QUEL RAGAZZO SULLA RINGHIERA – Ritratto di Dario Guadalupi

di Gianmarco Di Napoli

Se Dario Guadalupi avesse dovuto fare una classifica delle sciagure più inverosimili che gli potevano capitare, quella di essere arrestato, per giunta nel giorno del compleanno del suo Brindisi, beh quella sarebbe stata la prima senza ombra di dubbio. Eppure stamattina i carabinieri hanno bussato alla sua abitazione e se lo sono portato via. Dicono che si sia fatto consegnare sotto minaccia, con la complicità di altri tre uomini, cinquemila euro da un avvocato civilista, noto per essere specializzato in incidenti stradali. Per giunta, pare, un tempo suo amico fraterno.

Sarà il suo, di legale, a occuparsi della questione giudiziaria nella quale, ovviamente, non vogliamo entrare. Quel che ci preme è raccontare di lui due o tre cose che fanno parte della sua storia, quella di un atipico capo ultrà che stava scontando un Daspo (divieto di mettere piede al campo sportivo).

Accadde nel 2010 quando il servizio d’ordine del “Fanuzzi” piazzò gli ultras dell’Avellino, privi della tessera del tifoso, in gradinata invece che nel settore ospiti e quelli cominciarono a sfottere e minacciare. C’erano soprattutto famiglie brindisine con bambini in quel settore e gli ultras, dalla curva Stasi, scavalcarono alla “arrivano i nostri” e si frapposero fra i tifosi violenti dell’Avellino e le famiglie brindisine e Dario Guadalupi era tra questi. Beccarono la squalifica, e pure dura.

Il Brindisi è nel suo sangue, nel vero senso della parola. Suo nonno materno, Francesco De Totaro, ne aveva difeso la porta ai tempi dei baffi a manubrio e nel calzoni alla zuava: era il 1912-1913.

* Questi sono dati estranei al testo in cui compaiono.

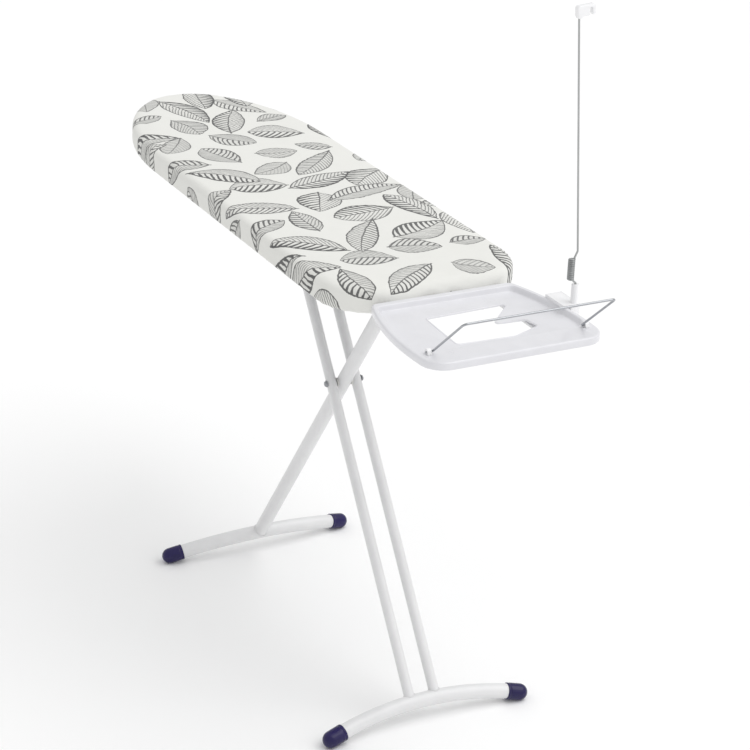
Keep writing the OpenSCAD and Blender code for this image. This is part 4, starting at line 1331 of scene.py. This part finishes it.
def make_cord_holder(settings):
    """The socket, the stub and the mast with the spring that joins them, and the clip."""
    eased("board", "white_plastic", "white_plastic", 0.0012, ("cord_holder_socket",), 3)
    coil_low, coil_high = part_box("mast_spring")
    coil = (coil_low + coil_high) / 2
    wire = settings.mast / 2
    radius = settings.coil / 2 - wire
    stub_low, stub_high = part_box("mast_stub")
    post = np.array([coil.x, stub_high.y - wire, stub_low.z])
    start = np.array([coil.x, coil.y + radius, coil_low.z + wire])
    crank = [post, (post[0], post[1], coil_low.z - 0.0065), start + np.array([0.0, 0.0015, -0.0035]), start,
             (coil.x - 0.6 * radius, coil.y + 0.8 * radius, coil_low.z + wire + 0.0003)]
    stub = sweep("mast_stub_shown", bent(crank, 0.004, 6), wire, 14)
    placed(stub, "mast_base", "mast_wire", "spring_steel", "mast_stub")
    height = coil_high.z - coil_low.z - 2 * wire
    spring = grown("coil_spring", tree_named("coils", coil_tree), [(coil.x, coil.y, coil_low.z + wire)], [],
                   turns=settings.turns, radius=radius, height=height, wire_radius=wire * 0.97,
                   start_angle=math.pi / 2, material=bpy.data.materials["spring_wire"])
    shade(spring, 60)
    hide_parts("mast_spring")
    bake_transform(spring, "mast_base", "mast", start=(coil.x, coil.y, coil_low.z + 0.004),
             end=(coil.x, coil.y, coil_high.z - 0.004))
    wire_low, wire_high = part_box("mast_wire")
    foot = np.array([coil.x, wire_high.y - wire, coil_high.z + 0.0105])
    tip = np.array([coil.x, wire_low.y + wire, wire_high.z - wire])
    top = np.array([coil.x, coil.y + radius, coil_high.z - wire])
    lean = unit(tip - foot)
    path = [(coil.x + 0.6 * radius, coil.y + 0.8 * radius, coil_high.z - wire - 0.0003), top,
            top + np.array([0.0, 0.002, 0.004]), foot, foot + lean * 0.03, tip - lean * 0.03, tip]
    mast = sweep("mast_wire_shown", bent(path, 0.007, 8), wire, 14)
    placed(mast, "mast", "mast_wire", "white_wire", "mast_wire")
    side = np.cross(lean, (1, 0, 0))
    side = side if side[1] > 0 else -side
    verts = [tip + side * (y / 1000) + lean * (z / 1000) + np.array([s * settings.clip / 2, 0, 0])
             for s in (-1, 1) for y, z in CLIP_OUTLINE]
    n = len(CLIP_OUTLINE)
    faces = [list(range(n)), list(range(2 * n - 1, n - 1, -1))]
    faces += [[i, (i + 1) % n, n + (i + 1) % n, n + i] for i in range(n)]
    clip = rounded(piece("cord_clip_shown", verts, faces), 0.0011, 3, 25)
    placed(clip, "mast", "white_plastic", "white_plastic", "cord_clip")


CAP_BEAD = 0.0009  # rounding of a foot cap's mouth
TINY = 1e-4  # step in angle that gives a foot bar's direction


def arch_radius(settings):
    """Radius of a foot bar's middle line."""
    return ((settings.span / 2) ** 2 + settings.arch**2) / (2 * settings.arch)


def foot_point(settings, pivot, down, side, angle):
    """The point on a foot bar's middle line at an angle from its middle, towards `side`."""
    radius = arch_radius(settings)
    centre = pivot + down * (settings.leg + radius)
    return centre - down * radius * math.cos(angle) + SIDEWAYS * side * radius * math.sin(angle)


def make_foot_cap(settings, name, pivot, down, side, body, node):
    """A domed cap on the end of a foot bar, with a thick rounded mouth and a flat sole."""
    radius = arch_radius(settings)
    whole = math.asin(settings.span / 2 / radius)
    bar, full = settings.bar / 2, settings.bar / 2 + settings.cap_wall
    cap = settings.cap
    profile = [(-0.002, 0.0), (-0.002, bar - 0.0002), (-cap, bar - 0.0002), (-cap, full - CAP_BEAD)]
    profile += [(-cap + CAP_BEAD * (1 - math.cos(a)), full - CAP_BEAD + CAP_BEAD * math.sin(a))
                for a in np.radians([30, 60, 90])]
    profile += [(-cap + 0.0045, full), (-cap + 0.0051, full - 0.0005), (-cap + 0.0059, full - 0.0005),
                (-cap + 0.0065, full)]
    profile += [(s, full) for s in np.linspace(-cap + 0.008, 0, 7)]
    profile += [(full * math.sin(a), full * math.cos(a)) for a in np.radians(np.linspace(6, 89.5, 15))]

    def point(angle):
        return foot_point(settings, pivot, down, side, angle)

    on = unit(point(whole + TINY) - point(whole - TINY))
    turn = np.linspace(0, FULL_TURN, 56, endpoint=False)
    plane = np.cross(down, SIDEWAYS)
    loops = []
    for s, r in profile:
        a = whole + min(s, 0) / radius
        way = on if s > 0 else unit(point(a + TINY) - point(a))
        flat = np.cross(way, plane)
        ring = np.cos(turn)[:, None] * plane + np.sin(turn)[:, None] * flat
        loops.append(point(a) + on * max(s, 0) + max(r, POINT) * ring)
    loops = np.array(loops)
    loops[..., 2] = np.maximum(loops[..., 2], 0.0)
    obj = skin(name, loops, smooth=50)
    placed(obj, body, "cap_plastic", "navy_plastic", node)


def seam_between(pivot, down, settings, tube_r, tube_y):
    """The line where a leg tube meets its foot bar, as points round the tube."""
    radius = arch_radius(settings)
    plane = np.cross(down, SIDEWAYS)
    points = []
    for t in np.linspace(0, FULL_TURN, 48, endpoint=False):
        y = tube_y + tube_r * math.cos(t)
        z = tube_r * math.sin(t)
        rise = math.sqrt(max((settings.bar / 2) ** 2 - z * z, 0))
        x = settings.leg + radius - math.sqrt(radius**2 - y * y) - rise
        points.append(pivot + down * x + SIDEWAYS * y + plane * z)
    return points


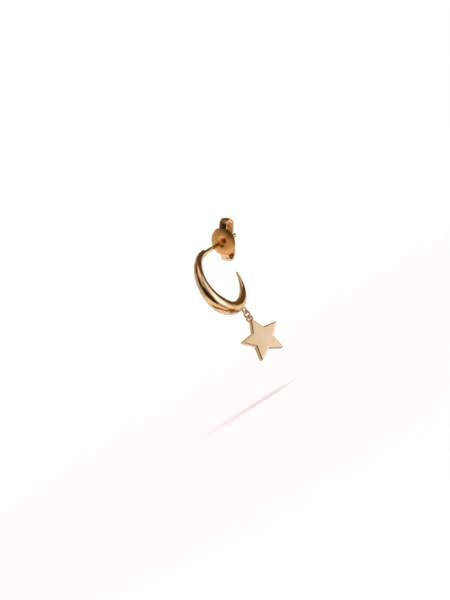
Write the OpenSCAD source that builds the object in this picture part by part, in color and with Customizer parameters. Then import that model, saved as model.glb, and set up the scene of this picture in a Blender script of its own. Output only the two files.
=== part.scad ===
// Crescent hoop earring with a butterfly back and a star drop, in the pose in which it is worn.
// Millimetres. The origin is the root of the post, where the front of the ear lobe rests.
// +Y runs along the post to the back, +Z is up, and the hoop lies in the plane X = 0.

/* [Hoop] */
// Radius of the line through the middle of the hoop's tube
hoop_r = 5.5; // [4.5:0.1:7]
// Angle that the hoop covers, from the post round the front to the free tip
hoop_sweep = 266; // [250:1:270]
// Radius of the tube at its blunt end, by the post
hoop_end_r = 0.56; // [0.5:0.01:0.7]
// Radius of the tube at its thickest, at the lower front
hoop_belly_r = 1.37; // [1.1:0.01:1.5]
// Radius of the tube at its free tip
hoop_tip_r = 0.14; // [0.1:0.01:0.2]

/* [Post] */
// Diameter of the post
post_d = 0.7; // [0.6:0.05:0.8]
// Length of the post from its root to its rounded end
post_l = 11.5; // [10:0.1:12.5]
// Depth of the groove near the post's end
groove_depth = 0.09; // [0.05:0.01:0.12]
// Distance from the middle of the groove to the post's end
groove_back = 1.05; // [0.8:0.05:1.4]

/* [Butterfly back] */
// Distance from the post's root to the plate
plate_y = 7.2; // [5:0.1:7.5]
// Radius of the plate along the scrolls
plate_r = 2.6; // [2.2:0.05:3]
// Half of the plate's width across the scrolls
plate_half_w = 2.35; // [2:0.05:2.6]
// Height of the plate's dome towards the ear
dome_h = 0.3; // [0.1:0.05:0.4]
// Thickness of the sheet
sheet_t = 0.28; // [0.2:0.02:0.3]
// Width of the scroll bands
band_w = 1.5; // [1.2:0.1:1.8]
// Radius of the outer bend of a scroll, to the middle of the sheet
scroll_outer_r = 1.25; // [1.1:0.05:1.3]
// Radius of the inner bend of a scroll, to the middle of the sheet
scroll_inner_r = 0.95; // [0.8:0.05:1]
// Turn of the scrolls about the post, from upright
back_turn = 33; // [-90:1:90]
// Gap between the post and what slides on it
post_gap = 0.04; // [0.02:0.01:0.08]

/* [Eye and jump ring] */
// Place of the eye round the hoop, in degrees below the back
eye_angle = 79; // [70:1:95]
// Radius of the eye's hole
eye_hole_r = 0.38; // [0.37:0.01:0.45]
// Radius of the eye's wire
eye_wire_r = 0.18; // [0.16:0.01:0.19]
// Depth that the eye is soldered into the hoop
eye_sink = 0.22; // [0.15:0.01:0.25]
// Radius of the jump ring's hole
ring_hole_r = 0.52; // [0.5:0.01:0.6]
// Radius of the jump ring's wire
ring_wire_r = 0.19; // [0.17:0.01:0.19]
// Turn of the jump ring in the eye, from square to the hoop
ring_turn = 16; // [0:1:20]
// Gap left where one ring hangs in another
hang_gap = 0.05; // [0.04:0.005:0.06]

/* [Star] */
// Radius to the points of the star
star_r = 4; // [3.9:0.05:4.1]
// Radius to the notches, as a share of the radius to the points
star_notch = 0.51; // [0.45:0.01:0.56]
// Thickness of the star
star_t = 1.4; // [1:0.05:1.5]
// Radius that rounds the points
star_point_r = 0.12; // [0.08:0.01:0.2]
// Radius of the hole in the star's loop
star_hole_r = 0.37; // [0.37:0.01:0.45]
// Radius of the wire of the star's loop
star_wire_r = 0.18; // [0.16:0.01:0.19]
// Distance from the middle of the star to the middle of its loop
star_loop_up = 4.1; // [4:0.05:4.2]
// Turn of the star's face from straight ahead towards the hoop's right side
star_turn = 58; // [50:1:90]

/* [Hidden] */
$fn = 64;
GOLD = "#d9a95b";
SATIN_GOLD = "#d69a4c";
TAN_GOLD = "#cfa77a";

// Sections of the hoop's tube. Columns: share of the sweep, share of the way from end or tip to belly
SHARE = 0;
SWELL = 1;
SECTIONS = [
    [0, 0], [0.12, 0.13], [0.3, 0.53], [0.5, 1],
    [0.7, 0.68], [0.88, 0.29], [1, 0]
];
BELLY_ROW = 3;
TUBE_RINGS = 54;
TUBE_SIDES = 24;
CAP_RINGS = 4;
END_DOME = 0.22;

post_r = post_d / 2;
hoop_start = 90;
groove_half = 0.28;
bore_r = post_r + post_gap;

// Smooth curve through the table: a cubic between rows, level at the belly
function step(i, column) = SECTIONS[i + 1][column] - SECTIONS[i][column];
function secant(i) = step(i, SWELL) / step(i, SHARE);
function slope(i) =
    i == BELLY_ROW ? 0
    : i == 0 ? secant(0) / 2
    : i == len(SECTIONS) - 1 ? secant(i - 1)
    : (secant(i - 1) + secant(i)) / 2;
function row_below(s, i = 0) =
    i >= len(SECTIONS) - 2 || s <= SECTIONS[i + 1][SHARE] ? i : row_below(s, i + 1);
function hermite(u, a, b, ma, mb) =
    (2 * u ^ 3 - 3 * u ^ 2 + 1) * a + (u ^ 3 - 2 * u ^ 2 + u) * ma
    + (3 * u ^ 2 - 2 * u ^ 3) * b + (u ^ 3 - u ^ 2) * mb;
function swell(s) =
    let(i = row_below(s), w = step(i, SHARE), u = (s - SECTIONS[i][SHARE]) / w)
    hermite(u, SECTIONS[i][SWELL], SECTIONS[i + 1][SWELL], slope(i) * w, slope(i + 1) * w);
function tube_r(s) =
    let(thin = s < SECTIONS[BELLY_ROW][SHARE] ? hoop_end_r : hoop_tip_r)
    thin + (hoop_belly_r - thin) * swell(s);

// A point on the hoop's tube: angle round the hoop from the back, radius of the tube, angle round the tube
function on_tube(angle, r, side) =
    let(reach = hoop_r + r * cos(side))
    [r * sin(side), reach * cos(angle), reach * sin(angle) - hoop_r];

// Rings of the tube with their angle and radius: a low dome, the tapered sweep, and a round tip
function ring_angle(along) = along / hoop_r * 180 / PI;
TUBE = concat(
    [for (i = [0:CAP_RINGS - 1]) let(a = 90 * (1 - i / CAP_RINGS))
        [hoop_start - ring_angle(END_DOME * sin(a)), hoop_end_r * max(cos(a), 0.5)]],
    [for (i = [0:TUBE_RINGS]) [hoop_start + hoop_sweep * i / TUBE_RINGS, tube_r(i / TUBE_RINGS)]],
    [for (i = [1:CAP_RINGS - 1]) let(a = 90 * i / CAP_RINGS)
        [hoop_start + hoop_sweep + ring_angle(hoop_tip_r * sin(a)), hoop_tip_r * cos(a)]]
);

module tube() {
    last = len(TUBE) - 1;
    points = [for (ring = TUBE) for (j = [0:TUBE_SIDES - 1])
        on_tube(ring[0], ring[1], 360 * j / TUBE_SIDES)];
    walls = [for (i = [0:last - 1]) for (j = [0:TUBE_SIDES - 1])
        let(k = (j + 1) % TUBE_SIDES, a = i * TUBE_SIDES, b = a + TUBE_SIDES)
        each [[a + j, a + k, b + k], [a + j, b + k, b + j]]];
    start_cap = [for (j = [TUBE_SIDES - 1:-1:0]) j];
    end_cap = [for (j = [0:TUBE_SIDES - 1]) last * TUBE_SIDES + j];
    polyhedron(points, concat([start_cap, end_cap], walls));
}

// A ring of round wire about the Z axis
module wire_ring(hole_r, wire_r) {
    rotate_extrude() translate([hole_r + wire_r, 0]) circle(wire_r);
}

// The post along +Z, with the groove that keeps the back on, and a round end
groove_arc_r = (groove_half ^ 2 + groove_depth ^ 2) / (2 * groove_depth);
module post() {
    difference() {
        union() {
            translate([0, 0, -hoop_end_r]) cylinder(h = post_l - post_r + hoop_end_r, r = post_r);
            translate([0, 0, post_l - post_r]) sphere(post_r);
        }
        translate([0, 0, post_l - groove_back])
            rotate_extrude() translate([post_r - groove_depth + groove_arc_r, 0]) circle(groove_arc_r);
    }
}

// Where the eye, the jump ring and the star hang
eye_r = eye_hole_r + eye_wire_r;
ring_r = ring_hole_r + ring_wire_r;
star_loop_r = star_hole_r + star_wire_r;
eye_share = (360 - eye_angle - hoop_start) / hoop_sweep;
eye_reach = hoop_r + tube_r(eye_share) + eye_r + eye_wire_r - eye_sink;
eye_y = eye_reach * cos(eye_angle);
eye_z = -hoop_r - eye_reach * sin(eye_angle);
eye_foot_z = eye_z - eye_r;
ring_z = eye_foot_z + eye_wire_r + hang_gap + ring_wire_r - ring_r;
ring_foot_z = ring_z - ring_r;
star_loop_z = ring_foot_z + ring_wire_r + hang_gap + star_wire_r - star_loop_r;
star_z = star_loop_z - star_loop_up;

module hoop() {
    color(GOLD) union() {
        tube();
        rotate([-90, 0, 0]) post();
        translate([0, eye_y, eye_z]) rotate([0, 90, 0]) wire_ring(eye_hole_r, eye_wire_r);
    }
}

// The plate's profile about the post: a dome towards the ear with a dimple at the hole
LIP_R = 1.2;
DIMPLE_STEPS = 5;
DOME_STEPS = 7;
dimple_depth = 0.42;
function sheet_y(r) =
    r < LIP_R
    ? -dome_h + dimple_depth * ((LIP_R - r) / (LIP_R - bore_r)) ^ 2
    : -dome_h * (1 - ((r - LIP_R) / (plate_r - LIP_R)) ^ 2);
PLATE_RADII = concat(
    [for (i = [0:DIMPLE_STEPS - 1]) bore_r + (LIP_R - bore_r) * i / DIMPLE_STEPS],
    [for (i = [0:DOME_STEPS]) LIP_R + (plate_r - LIP_R) * i / DOME_STEPS]
);
side_arc_r = 3.2;

module plate() {
    front = [for (r = PLATE_RADII) [r, sheet_y(r) - sheet_t / 2]];
    back = [for (i = [len(PLATE_RADII) - 1:-1:0])
        [PLATE_RADII[i], sheet_y(PLATE_RADII[i]) + sheet_t / 2]];
    intersection() {
        rotate_extrude() polygon(concat(front, back));
        side_trim(1);
        side_trim(-1);
    }
}

// A wide cylinder whose wall trims one long side of the plate
module side_trim(side) {
    translate([0, side * (plate_half_w - side_arc_r), 0])
        cylinder(h = 4 * plate_r, r = side_arc_r, center = true);
}

// The bent strip of one scroll, drawn with X away from the post, Y along it and Z across the strip
strip_start = 2.1;
outer_centre = [plate_r - 0.05, scroll_outer_r];
outer_end = 100;
inner_end = 235;
outward = [cos(outer_end), sin(outer_end)];
run_start = outer_centre + scroll_outer_r * outward;
inner_x = bore_r + sheet_t / 2 + scroll_inner_r;
run_l = (run_start.x - scroll_inner_r * outward.x - inner_x) / outward.y;
inner_centre = run_start + run_l * [-outward.y, outward.x] - scroll_inner_r * outward;

module bend(centre, r, from, to) {
    translate([centre.x, centre.y, 0]) rotate([0, 0, from])
        rotate_extrude(angle = to - from) translate([r, 0]) square([sheet_t, band_w], center = true);
}

module scroll() {
    translate([strip_start, -sheet_t / 2, -band_w / 2]) cube([outer_centre.x - strip_start, sheet_t, band_w]);
    bend(outer_centre, scroll_outer_r, -90, outer_end);
    translate([run_start.x, run_start.y, -band_w / 2]) rotate([0, 0, outer_end + 90])
        translate([0, -sheet_t / 2, 0]) cube([run_l, sheet_t, band_w]);
    bend(inner_centre, scroll_inner_r, outer_end, inner_end);
}

module butterfly_back() {
    color(SATIN_GOLD) translate([0, plate_y, 0]) rotate([0, back_turn - 90, 0]) {
        rotate([-90, 0, 0]) plate();
        scroll();
        mirror([1, 0, 0]) scroll();
    }
}

module jump_ring() {
    color(GOLD) translate([0, eye_y, ring_z]) rotate([90, 0, -ring_turn])
        wire_ring(ring_hole_r, ring_wire_r);
}

// The star's outline, with a small arc on each point
POINT_ARC = [-1:0.5:1];
point_half_angle = atan(star_notch * sin(36) / (1 - star_notch * cos(36)));
STAR_OUTLINE = [for (k = [0:4]) let(a = 90 + 72 * k, c = star_r - star_point_r) each concat(
    [for (f = POINT_ARC) let(b = a + f * (90 - point_half_angle))
        [c * cos(a) + star_point_r * cos(b), c * sin(a) + star_point_r * sin(b)]],
    [star_notch * star_r * [cos(a + 36), sin(a + 36)]]
)];

module star_pendant() {
    color(TAN_GOLD) translate([0, eye_y, star_z]) rotate([0, 0, star_turn]) rotate([90, 0, 0]) {
        difference() {
            linear_extrude(height = star_t, center = true) polygon(STAR_OUTLINE);
            translate([0, star_loop_up, 0])
                cylinder(h = 2 * star_t, r = star_hole_r + star_wire_r / 2, center = true);
        }
        translate([0, star_loop_up, 0]) wire_ring(star_hole_r, star_wire_r);
    }
}

hoop();
butterfly_back();
jump_ring();
star_pendant();
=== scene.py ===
"""Looks of a crescent hoop earring with a butterfly back and a star drop, built round its CAD frame.

Lengths in the classes are millimetres in the row frame: the post's root is the origin, +Y runs along the
post to the back, +Z is up, and the hoop lies in the plane X = 0. Meshes are written in metres, and angles in
the classes are degrees.
"""

from __future__ import annotations

import logging
import math
from dataclasses import dataclass
from enum import Enum
from typing import Any

import bmesh
import bpy
import numpy as np
from mathutils import Matrix, Vector

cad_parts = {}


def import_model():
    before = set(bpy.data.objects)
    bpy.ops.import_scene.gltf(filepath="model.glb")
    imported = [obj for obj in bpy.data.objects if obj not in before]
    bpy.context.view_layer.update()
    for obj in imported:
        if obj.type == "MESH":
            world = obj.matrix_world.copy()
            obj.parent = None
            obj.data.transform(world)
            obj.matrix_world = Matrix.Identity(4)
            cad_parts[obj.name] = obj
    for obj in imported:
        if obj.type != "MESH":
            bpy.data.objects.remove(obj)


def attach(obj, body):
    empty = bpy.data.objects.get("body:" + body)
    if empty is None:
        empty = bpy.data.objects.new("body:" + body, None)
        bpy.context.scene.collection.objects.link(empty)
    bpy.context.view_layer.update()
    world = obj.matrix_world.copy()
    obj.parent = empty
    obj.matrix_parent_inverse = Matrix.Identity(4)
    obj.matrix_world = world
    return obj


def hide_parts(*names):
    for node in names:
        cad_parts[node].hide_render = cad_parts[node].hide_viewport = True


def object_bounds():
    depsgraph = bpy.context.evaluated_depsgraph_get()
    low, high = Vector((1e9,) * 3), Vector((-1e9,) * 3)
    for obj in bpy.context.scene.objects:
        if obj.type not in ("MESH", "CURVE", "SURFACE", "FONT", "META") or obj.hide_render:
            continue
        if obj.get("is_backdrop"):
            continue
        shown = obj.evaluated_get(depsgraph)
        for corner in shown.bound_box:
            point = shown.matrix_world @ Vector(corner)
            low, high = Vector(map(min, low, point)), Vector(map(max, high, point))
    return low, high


LOG = logging.getLogger("earring")
MM = 0.001
SHARP_ANGLE = math.radians(38)
# Points nearer than this are one point: it clears the slivers that a cut leaves
WELD = 0.0001 * MM


# Meshes


@dataclass
class Shape:
    """Points in millimetres and the faces that join them."""

    points: np.ndarray
    faces: list[tuple[int, ...]]

    def moved(self, turn: Matrix, by: Vector) -> "Shape":
        """The shape turned about the origin, then shifted."""
        turned = self.points @ np.array(turn.to_3x3()).T
        return Shape(turned + np.array(by), self.faces)


def round_angles(count: int) -> np.ndarray:
    """Even angles once round a circle."""
    return np.linspace(0, 2 * math.pi, count, endpoint=False)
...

Dario ancora ragazzino era stato tra i fondatori dei Teen Agers Korps 88, frangia sfegatata del tifo biancazzurro a cavallo tra gli anni Ottanta e Novanta. Era il Brindisi dei gemellaggi con Foligno e Casarano, che aveva subito il tracollo dell’ultima gestione Fanuzzi (promozione in serie B sfiorata con lo squadrone di Bergamaschi e Campilongo e l’anno dopo fallimento quando a metà stagione si era primi in classifica) e che cercava di riavvicinarsi, con il passo del gambero, al calcio che conta. Dario, capelli a caschetto, occhialoni e sguardo da duro, conquistò in breve tempo la leader-ship, per due sue grandi doti: il carisma e la cultura. Sapeva parlare, convincere e, al momento giusto, tenere a freno le teste più calde. Anche se, raccontano, che nelle occasioni in cui si era venuti alle mani, non si era mai tirato dietro. Si conquistò il primo soprannome: “il ragazzo sulla ringhiera”, così inneggiavano a lui i ragazzi della curva con un ritornello che faceva più o meno: “Quel ragazzo sulla ringhiera, era lui il capoultrà, era lui la nostra bandiera: Guadalupi alè”.

La sua più grande delusione era stata Mario Salucci. Credeva in quell’uomo e nei suoi propositi di fare grande il Brindisi, di riportarlo in serie B. Gli era stato a fianco, aveva governato le truppe e sostenuto in ogni modo la squadra. Poi Salucci aveva fatto la valigia ed era scappato, la società fallita un’altra volta e lui, Dario, aveva deciso di mollare tutto. Presidenza del club, abbonamento in curva. Basta.

Si era messo a lavorare, mettendo su una piccola impresa nella quale ha in qualche modo capitalizzato la sua esperienza da capo tifoso. Una sua squadra di ragazzi da governare per distribuire volantini, incollare manifesti, guidare camion-vela. Fatturati anche importanti, su e giù per la Puglia. Ha messo su famiglia, bella compagna, bimbo. Un pensiero sempre con il cuore in gola al papà volato in cielo troppo presto.

Qualche anno fa si era riaffacciato allo stadio, niente più gradi di presidente, ma un tifo appassionato, quello sempre. Dopo il Daspo si era rifugiato nella sua seconda passione, la pallacanestro, che aveva seguito sin da piccolissimo quando sul parquet c’erano Malagoli e Howard.

Dario è uno dal cuore grande. Lo sanno bene i ragazzi di Oltre l’orizzonte, la cooperativa che assiste giovani disabili, e tutti gli amici che ha aiutato in questi anni, offrendogli un lavoro, anche in tempo di crisi, anche quando non ce n’era neanche per lui.

Così, pur non entrando nella vicenda giudiziaria, un po’ tutti sperano che stavolta i magistrati abbiano preso un abbaglio. E stavolta non sarebbe solo la Curva Sud a esultare.